Supplied information:
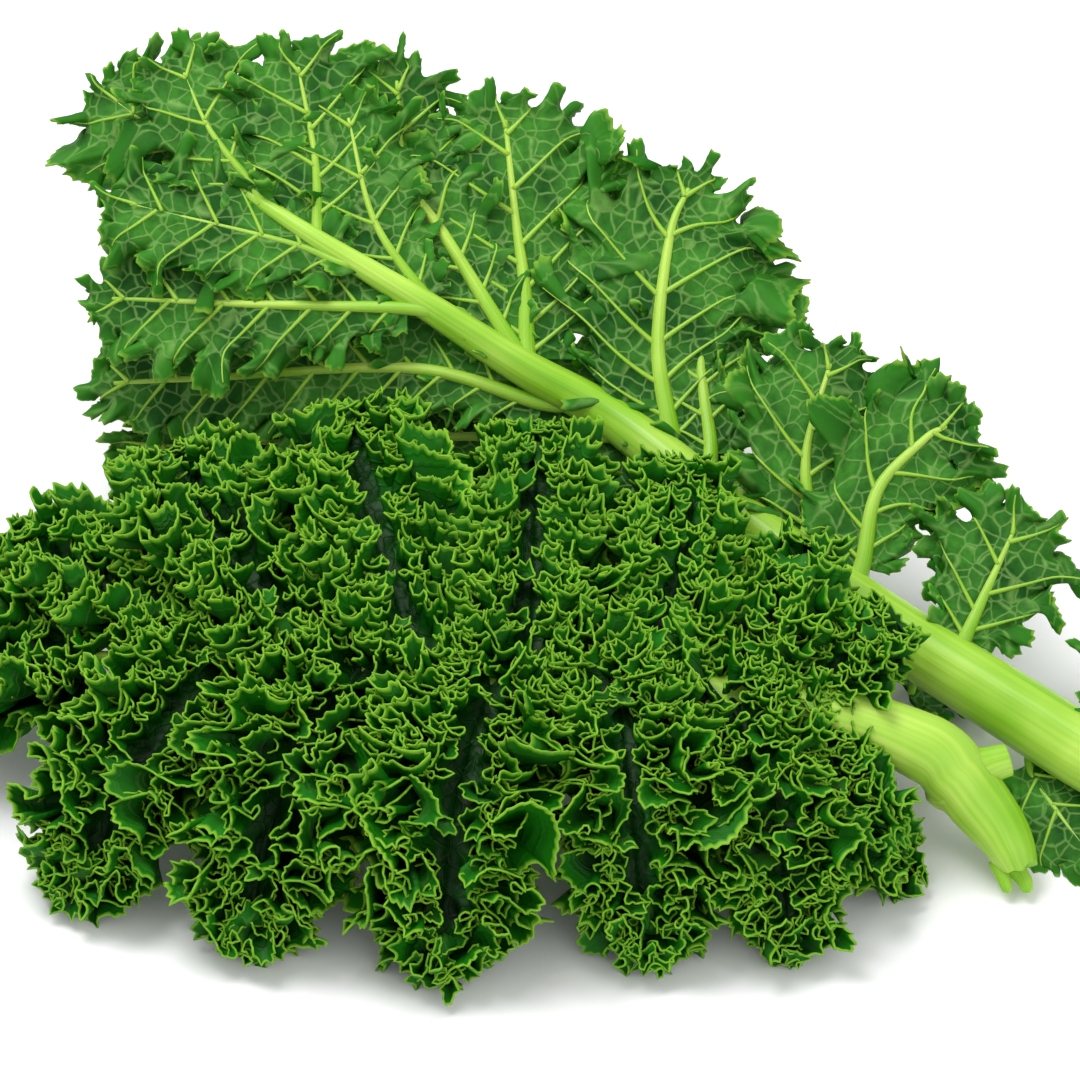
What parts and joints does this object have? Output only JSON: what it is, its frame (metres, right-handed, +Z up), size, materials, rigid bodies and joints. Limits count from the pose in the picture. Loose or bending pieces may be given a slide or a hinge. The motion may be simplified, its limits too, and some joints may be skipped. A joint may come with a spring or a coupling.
{
  "type": "kale bunch",
  "caption": "Bunch of curly kale lying on a table: a leaf with its frilled face up, and one behind with its veined underside and thick stem showing.",
  "frame": {"origin": "on the table, under the middle of the bunch's box", "axes": "+X along the bunch, from the leaves' tips to the cut end of the rear stem; +Y away from the front leaf towards the rear one; +Z up"},
  "size_m": [0.3142, 0.236, 0.0987],
  "materials": {
    "kale_stem": "fresh, satin, finely ribbed stem",
    "kale_blade_curled": "waxy satin leaf, upper face, tightly frilled",
    "kale_blade_veined": "matt grey-green leaf, underside, with pale raised veins"
  },
  "bodies": {
    "root": {"front_leaf_stem": "kale_stem", "front_leaf_lobe_near_1": "kale_blade_curled", "front_leaf_lobe_near_2": "kale_blade_curled", "front_leaf_lobe_near_3": "kale_blade_curled", "front_leaf_lobe_near_4": "kale_blade_curled", "front_leaf_lobe_near_5": "kale_blade_curled", "front_leaf_lobe_near_6": "kale_blade_curled", "front_leaf_lobe_far_1": "kale_blade_curled", "front_leaf_lobe_far_2": "kale_blade_curled", "front_leaf_lobe_far_3": "kale_blade_curled", "front_leaf_lobe_far_4": "kale_blade_curled", "front_leaf_lobe_far_5": "kale_blade_curled", "front_leaf_lobe_far_6": "kale_blade_curled", "front_leaf_lobe_far_7": "kale_blade_curled", "front_leaf_lobe_tip": "kale_blade_curled", "rear_leaf_stem": "kale_stem", "rear_leaf_lobe_upper_1": "kale_blade_veined", "rear_leaf_lobe_upper_2": "kale_blade_veined", "rear_leaf_lobe_upper_3": "kale_blade_veined", "rear_leaf_lobe_upper_4": "kale_blade_veined", "rear_leaf_lobe_upper_5": "kale_blade_veined", "rear_leaf_lobe_upper_6": "kale_blade_veined", "rear_leaf_lobe_upper_7": "kale_blade_veined", "rear_leaf_lobe_upper_8": "kale_blade_veined", "rear_leaf_lobe_upper_9": "kale_blade_veined", "rear_leaf_lobe_upper_10": "kale_blade_veined", "rear_leaf_lobe_upper_11": "kale_blade_veined", "rear_leaf_lobe_tip": "kale_blade_veined", "rear_leaf_lobe_lower_1": "kale_blade_veined", "rear_leaf_lobe_lower_2": "kale_blade_veined", "rear_leaf_lobe_lower_3": "kale_blade_veined", "rear_leaf_lobe_lower_4": "kale_blade_veined", "rear_leaf_lobe_lower_5": "kale_blade_veined", "rear_leaf_lobe_lower_6": "kale_blade_veined", "rear_leaf_lobe_lower_7": "kale_blade_veined", "rear_leaf_lobe_lower_8": "kale_blade_veined"}
  },
  "joints": []
}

What the exercise asks: Determine how many lines in the listing above hold the string "joints", then write only the number.

Finished answer: 2